Here's the whole idea in one breath: life is built in nested layers, each one made of the layer below it, and each doing a bigger job than the parts inside it. You're not one solid lump and not a random bag of bits — you're a tidy stack of levels.
Take Your Own Beating Heart
Zoom right in on your heart and you find it's made of countless tiny cells — heart-muscle cells, each a living unit doing its own little job. Gather a crowd of the same kind of cell working together and you've got a tissue — muscle tissue, a sheet of squeeze. Stack different tissues into one structure with a job and you've got an organ — the heart itself. Team that organ up with vessels and blood and you've got an organ system — the circulatory system. And all your systems running together make one whole living thing: the organism, you. Same body the whole way; you only changed how far back you stood.

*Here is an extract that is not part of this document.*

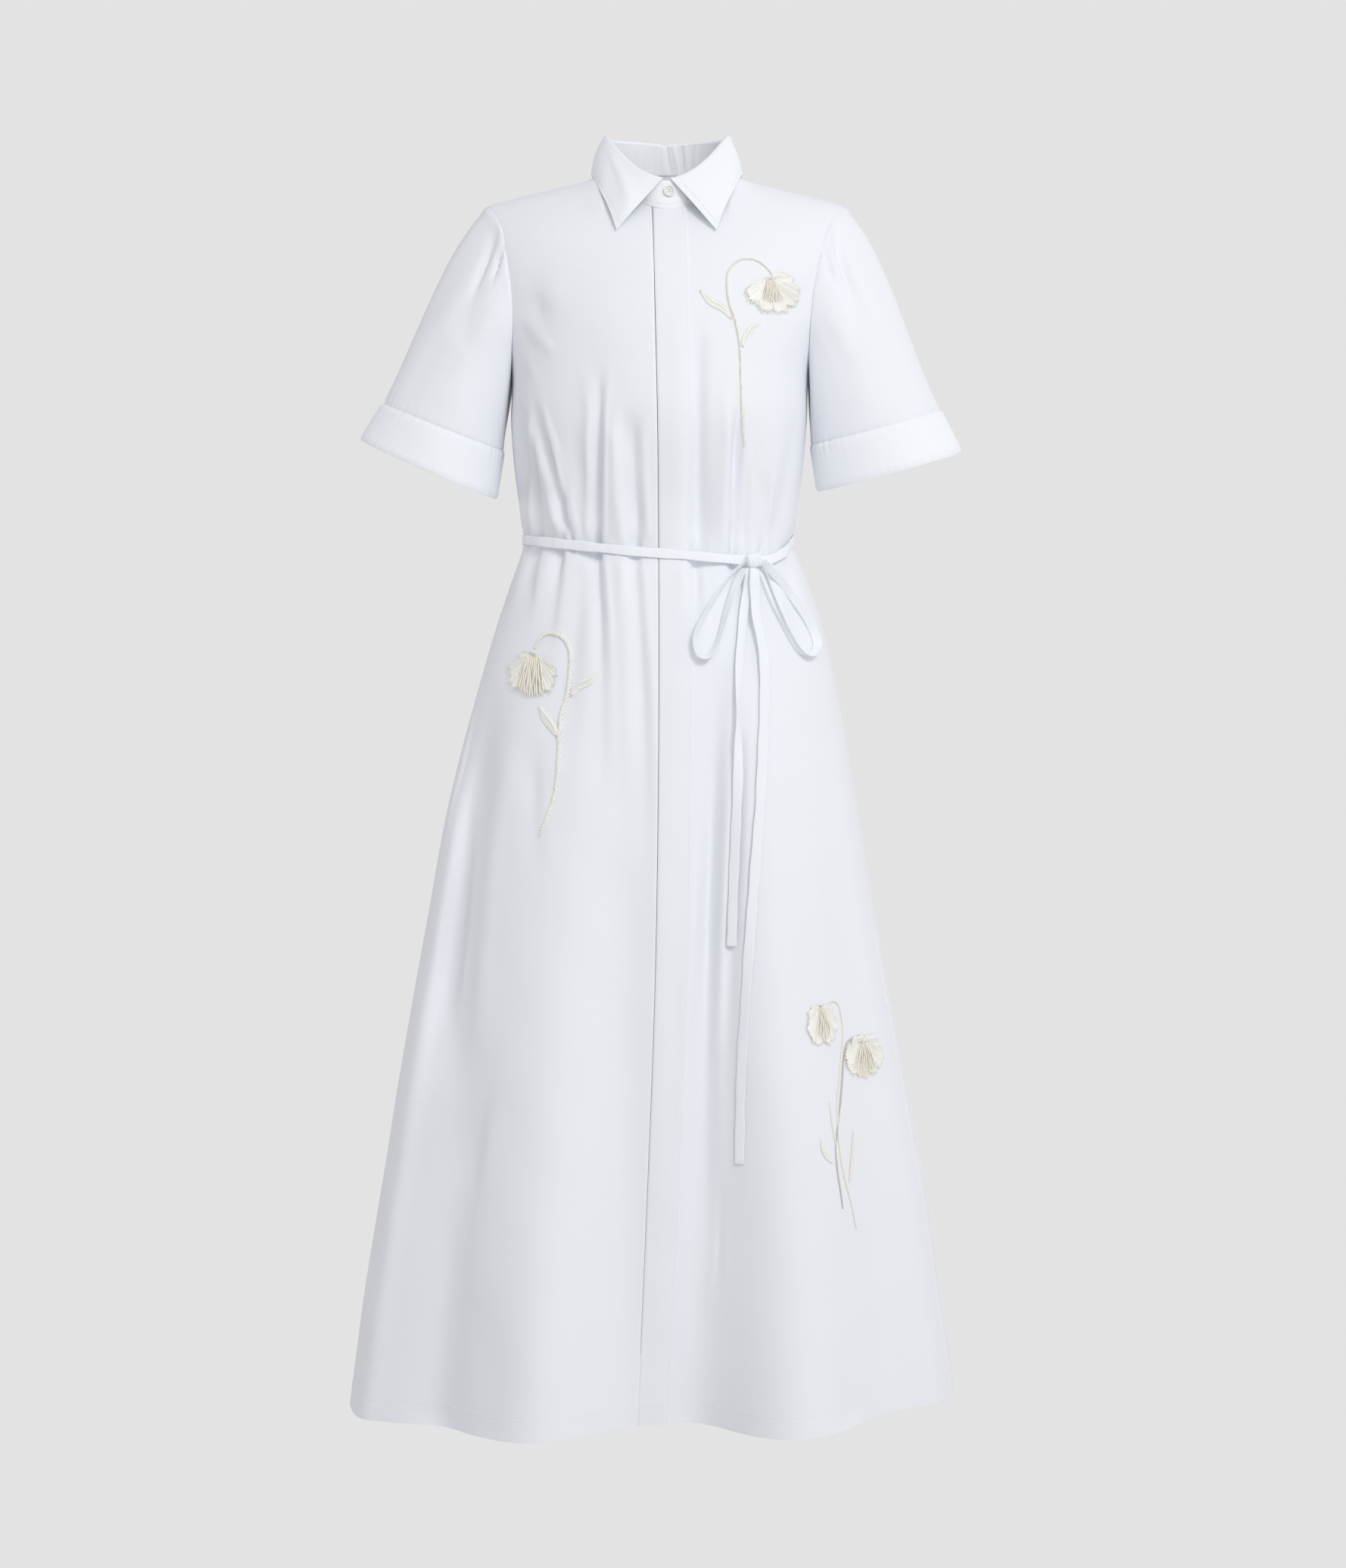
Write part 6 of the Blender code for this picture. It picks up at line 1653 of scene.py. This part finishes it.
hipStem = {
    "x": [-0.1252, -0.1228, -0.1195, -0.1150, -0.1085, -0.1010, -0.0945, -0.0905, -0.0892,
          -0.0900, -0.0925, -0.0990, -0.1000, -0.1030, -0.1110, -0.1185],
    "height": [-0.4760, -0.4695, -0.4645, -0.4612, -0.4600, -0.4622, -0.4680, -0.4760, -0.4850,
               -0.5020, -0.5220, -0.5450, -0.5800, -0.6150, -0.6400, -0.6600],
    "breadth": [0.0016, 0.0018, 0.0022, 0.0028, 0.0034, 0.0036, 0.0037, 0.0037, 0.0037,
                0.0037, 0.0037, 0.0037, 0.0035, 0.0031, 0.0028, 0.0023],
}
hipLeafInner = {
    "x": [-0.0895, -0.0810, -0.0710, -0.0620], "height": [-0.5240, -0.5130, -0.5080, -0.5010],
    "breadth": [0.0024, 0.0082, 0.0078, 0.0020], "tones": ("threadIvory", "threadIvory"),
}
hipLeafOuter = {
    "x": [-0.1010, -0.1075, -0.1140, -0.1200], "height": [-0.5640, -0.5520, -0.5430, -0.5330],
    "breadth": [0.0024, 0.0082, 0.0078, 0.0016], "tones": ("threadIvory", "threadIvory"),
}
hipHead = {
    "x": -0.1270, "height": -0.5000, "halfWidth": 0.0222, "above": 0.0225, "below": 0.0245, "lean": -5,
    "columns": 37, "calyxUp": 0.86, "calyxReach": 0.18, "calyxStitches": 7,
    "calyxTone": "threadIvory", "pleat": 0.00045,
    "petals": [(124, 1.02, 26), (52, 0.74, 26), (168, 1.08, 26), (8, 1.02, 26),
               (-156, 1.04, 26), (-26, 1.04, 28), (-60, 0.92, 22)],
    "strands": 17, "strandTop": 0.24, "strandFan": 0.58, "strandFoot": 1.0, "strand": 0.00086, "beads": 15,
}
thickRope = {"spacing": 0.0029, "reach": 0.0047, "thick": 0.29, "rise": 0.0017, "sway": 0.40,
             "strands": [(-0.17, 1, "threadIvory"), (0.17, 1, "threadIvory")]}
hipLeafCut = {"spacing": 0.00095, "lean": 0.0034, "thick": 0.00056, "rise": 0.0018, "edge": 0.00062}
makeSprig(rightTree, thickRope, {"hipStem": [hipStem]}, hipLeafCut,
          {"hipLeafInner": hipLeafInner, "hipLeafOuter": hipLeafOuter}, {"hip": hipHead})
print("hip sprig made")

paleStrands = [(-0.22, 1, "threadBeige"), (0.24, 0.9, "threadIvory")]
skirtNeck = {
    "x": [0.1745, 0.1770, 0.1740, 0.1705], "height": [-0.8310, -0.8520, -0.8850, -0.9200],
    "breadth": [0.0018, 0.0019, 0.0019, 0.0019], "strands": paleStrands,
}
skirtUpper = {
    "x": [0.1707, 0.1705, 0.1715, 0.1760, 0.1840, 0.1890],
    "height": [-0.9080, -0.9200, -0.9540, -0.9860, -1.0180, -1.0420],
    "breadth": [0.0012, 0.0019, 0.0018, 0.0018, 0.0016, 0.0014],
}
skirtLower = {
    "x": [0.1935, 0.1870, 0.1805, 0.1775, 0.1755, 0.1735, 0.1705, 0.1680],
    "height": [-0.8590, -0.8590, -0.8640, -0.8760, -0.9000, -0.9200, -0.9420, -0.9640],
    "breadth": [0.0017, 0.0018, 0.0018, 0.0018, 0.0018, 0.0018, 0.0017, 0.0015],
}
skirtFoot = {
    "x": [0.1680, 0.1700, 0.1730, 0.1750], "height": [-0.9640, -0.9850, -1.0050, -1.0210],
    "breadth": [0.0014, 0.0016, 0.0015, 0.0013],
}
skirtLeafOuter = {
    "x": [0.1655, 0.1600, 0.1555, 0.1540], "height": [-0.9760, -0.9700, -0.9620, -0.9520],
    "breadth": [0.0014, 0.0048, 0.0046, 0.0012], "tones": ("threadIvory", "threadIvory"),
}
skirtLeafInner = {
    "x": [0.1820, 0.1840, 0.1860, 0.1870], "height": [-0.9960, -0.9840, -0.9650, -0.9480],
    "breadth": [0.0014, 0.0036, 0.0034, 0.0012], "tones": ("threadBeige", "threadTaupe"),
}
skirtArch = {
    "x": [0.1580, 0.1610, 0.1665, 0.1720, 0.1745], "height": [-0.8330, -0.8250, -0.8215, -0.8250, -0.8320],
    "breadth": [0.0015, 0.0017, 0.0018, 0.0018, 0.0018], "strands": paleStrands,
}
skirtBlade = {
    "x": [0.1622, 0.1640, 0.1662, 0.1690], "height": [-0.9180, -0.9320, -0.9470, -0.9620],
    "breadth": [0.0010, 0.0016, 0.0016, 0.0012],
}
skirtUpperHead = {
    "x": 0.1552, "height": -0.8420, "halfWidth": 0.0148, "above": 0.0212, "below": 0.0218, "lean": 6,
    "columns": 29, "calyxUp": 0.80, "calyxReach": 0.20, "calyxStitches": 5,
    "calyxTone": "threadIvory", "pleat": 0.00028,
    "petals": [(140, 0.98, 40), (40, 0.92, 38), (190, 1.02, 38), (-10, 0.98, 38),
               (-128, 1.0, 36), (-58, 0.98, 38)],
    "strands": 11, "strandTop": 0.10, "strandFan": 0.46, "strandFoot": 0.74, "strand": 0.00054, "beads": 11,
}
skirtLowerHead = {
    "x": 0.1972, "height": -0.8745, "halfWidth": 0.0188, "above": 0.0200, "below": 0.0222, "lean": 3,
    "columns": 33, "calyxUp": 0.62, "calyxReach": 0.36, "calyxStitches": 7,
    "calyxTone": "threadBeige", "pleat": 0.00030,
    "petals": [(112, 0.92, 40), (46, 1.0, 38), (176, 1.0, 40), (-8, 1.04, 38),
               (-144, 1.0, 36), (-44, 1.02, 36), (-90, 1.0, 34)],
    "strands": 15, "strandTop": 0.10, "strandFan": 0.64, "strandFoot": 1.0, "strand": 0.00056, "beads": 11,
}
skirtLeafCut = {"spacing": 0.00070, "lean": 0.0024, "thick": 0.00040, "rise": 0.0010, "edge": 0.00034}
thinRope = {"spacing": 0.0020, "reach": 0.0046, "thick": 0.26, "rise": 0.0008, "sway": 0.12,
            "strands": [(-0.22, 1, "threadTaupe"), (0.24, 0.9, "threadBeige")]}
skirtStems = {"skirtStemUpper": [skirtArch, skirtNeck, skirtUpper, skirtBlade],
              "skirtStemLower": [skirtLower], "skirtStemFoot": [skirtFoot]}
skirtLeaves = {"skirtLeafOuter": skirtLeafOuter, "skirtLeafInner": skirtLeafInner}
skirtHeads = {"skirtUpper": skirtUpperHead, "skirtLower": skirtLowerHead}
makeSprig(leftTree, thinRope, skirtStems, skirtLeafCut, skirtLeaves, skirtHeads)
print("skirt sprig made")

# seams sewn through
sewing = {"pitch": 0.0032, "long": 0.0023, "thick": 0.00026, "proud": 0.00018}


def sewLine(points, outwardNormals):
    # stitches at an even pitch along a line of points
    gaps = np.linalg.norm(np.diff(points, axis=0), axis=1)
    run = np.concatenate([[0], np.cumsum(gaps)])
    starts = np.arange(0.001, run[-1] - sewing["long"], sewing["pitch"])
    t = np.linspace(0, 1, seamShape["rings"])
    at = starts[:, None] + sewing["long"] * t
    paths = np.stack([np.interp(at, run, points[:, axis]) for axis in range(3)], axis=-1)
    out = np.stack([np.interp(at, run, outwardNormals[:, axis]) for axis in range(3)], axis=-1)
    lift = sewing["proud"] * (0.1 + 0.9 * np.sin(math.pi * t) ** 0.5)
    radii = sewing["thick"] * swelling(t, 0.6) + 0 * at
    return sweep(seamShape, paths + out * lift[:, None], radii)


def sewPiece(name, lines):
    groups = [sewLine(points, normals) for points, normals in lines]
    joinThreads(name, None, "poplin", groups, ["poplin"] * len(groups))


def gridLine(points, row=None, column=None, outward=1, around=False):
    normals = outward * gridNormals(points, around)
    if row is not None:
        line, out = points[row], normals[row]
        if around:
            line, out = np.concatenate([line, line[:1]]), np.concatenate([out, out[:1]])
        return line, out
    return points[:, column], normals[:, column]


def collarLine(points, inset):
    # along both short ends and the long edge of the leaf, this far in
    normals = -gridNormals(points)
    fromEdge = np.linalg.norm(np.diff(points, axis=0), axis=2)[::-1].cumsum(axis=0)
    fromEdge = np.concatenate([np.zeros((1, points.shape[1])), fromEdge])[::-1]
    fromEnd = np.linalg.norm(np.diff(points[-1], axis=0), axis=1).cumsum()
    first = int(np.searchsorted(fromEnd, inset)) + 1
    last = points.shape[1] - 1 - first
    line = []
    for data in (points, normals):
        edge = []
        for column in range(first, last + 1):
            run, values = fromEdge[::-1, column], data[::-1, column]
            edge.append([np.interp(inset, run, values[:, axis]) for axis in range(3)])
        line.append(np.concatenate([data[12:-2, first], edge, data[-3:11:-1, last]]))
    return line


sewn = {"hemRow": 3, "placketColumn": 13, "cuffRow": 9, "standRow": 2, "leftStart": 12}
sewPiece("hemStitches", [
    gridLine(rightRows, row=sewn["hemRow"], outward=-1),
    gridLine(leftRows[:, sewn["leftStart"]:], row=sewn["hemRow"]),
    gridLine(rearRows, row=sewn["hemRow"]),
    gridLine(placket, row=sewn["hemRow"]),
])
sewPiece("placketStitches", [gridLine(placket, column=sewn["placketColumn"])])
sewPiece("cuffStitches", [
    gridLine(cuffBandRight, row=sewn["cuffRow"], around=True),
    gridLine(cuffBandLeft, row=sewn["cuffRow"], outward=-1, around=True),
])
sewPiece("collarStitches", [
    collarLine(leaf, collar["stitchIn"]),
    gridLine(stand, row=sewn["standRow"], outward=-1),
])
print("stitches made")

# floor, backdrop and light
studio = {"radius": 7.0, "middle": (0, 0, -0.6), "floor": -1.95, "tone": 0.768,
          "world": 0.69, "dark": 0.70, "bright": 1.08}
# lights: where from, the height aimed at, power, size, colour
lights = [
    ("key", (1.3, -2.7, 1.1), -0.55, 31, 0.9, (0.975, 0.995, 1.0)),
    ("fill", (0.1, -3.2, 0.8), -0.5, 11, 1.6, (1, 1, 1)),
    ("side", (-2.7, 0.5, -0.2), -0.7, 9, 0.9, (1, 1, 1)),
    ("back", (1.7, 2.5, 1.0), -0.6, 12, 1.6, (1, 1, 1)),
]


def makeStage():
    # a paper bowl with a flat floor, lit by itself
    ball = {"segments": 64, "ring_count": 32, "radius": studio["radius"], "location": studio["middle"]}
    stage = freshPiece("studioBowl", bpy.ops.mesh.primitive_uv_sphere_add, **ball)
    floor = {"plane_co": (0, 0, studio["floor"]), "plane_no": (0, 0, 1)}
    allFaces(bpy.ops.mesh.bisect, use_fill=True, clear_inner=True, **floor)
    allFaces(bpy.ops.mesh.normals_make_consistent, inside=True)
    rest(stage)
    smoothBelow(30)
    material = bpy.data.materials.new("studioPaper")
    material.use_nodes = True
    tone = studio["tone"]
    setInputs(material.node_tree.nodes["Principled BSDF"], {
        "Base Color": (0, 0, 0, 1), "Specular IOR Level": 0, "Roughness": 1,
        "Emission Color": (tone, tone, tone, 1), "Emission Strength": 1,
    })
    stage.data.materials.append(material)
    stage.visible_diffuse = False
    stage.visible_glossy = False
    stage.visible_transmission = False
    stage.visible_shadow = False


def areaLight(name, spot, aimHeight, power, size, colour):
    data = bpy.data.lights.new(name, "AREA")
    data.energy = power
    data.size = size
    data.color = colour
    light = bpy.data.objects.new(name, data)
    light.location = spot
    light.rotation_euler = (Vector((0, 0, aimHeight)) - Vector(spot)).to_track_quat("-Z", "Y").to_euler()
    bpy.context.scene.collection.objects.link(light)


def makeWorld():
    # the sky is a little darker on one side
    world = bpy.context.scene.world or bpy.data.worlds.new("studio")
    bpy.context.scene.world = world
    world.use_nodes = True
    world.node_tree.nodes.clear()
    out = addNode(world, "OutputWorld")
    sky = addNode(world, "Background", {"Color": (0.985, 0.985, 0.995, 1)})
    place = addNode(world, "TexCoord")
    split = addNode(world, "SeparateXYZ")
    ends = {"To Min": studio["world"] * studio["dark"], "To Max": studio["world"] * studio["bright"]}
    sides = addNode(world, "MapRange", {"From Min": -1, "From Max": 1, **ends})
    links = world.node_tree.links
    links.new(place.outputs["Generated"], split.inputs["Vector"])
    links.new(split.outputs["X"], sides.inputs["Value"])
    links.new(sides.outputs["Result"], sky.inputs["Strength"])
    links.new(sky.outputs["Background"], out.inputs["Surface"])


makeStage()
makeWorld()
for light in lights:
    areaLight(*light)
bpy.context.scene.view_settings.view_transform = "Standard"
print("studio made")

The One Idea: Each Level Is Made of the One Below
Nothing in that ladder is a brand-new substance. A tissue is just a pile of similar cells; an organ is just a few tissues arranged together; a system is just organs working as a team. The magic is that putting the parts together unlocks a bigger job. One muscle cell can twitch. A whole heart, built from those cells, can pump blood around your entire body for eighty years without a day off.
That jump — small part, bigger job, every step up — is the engine of this topic. Drag the slider in the toy from “cell” out to “organism”. Same living thing, five views: you're only changing the zoom, and the level names itself as you go. That's the whole idea, and everything else is just learning to read the ladder both ways.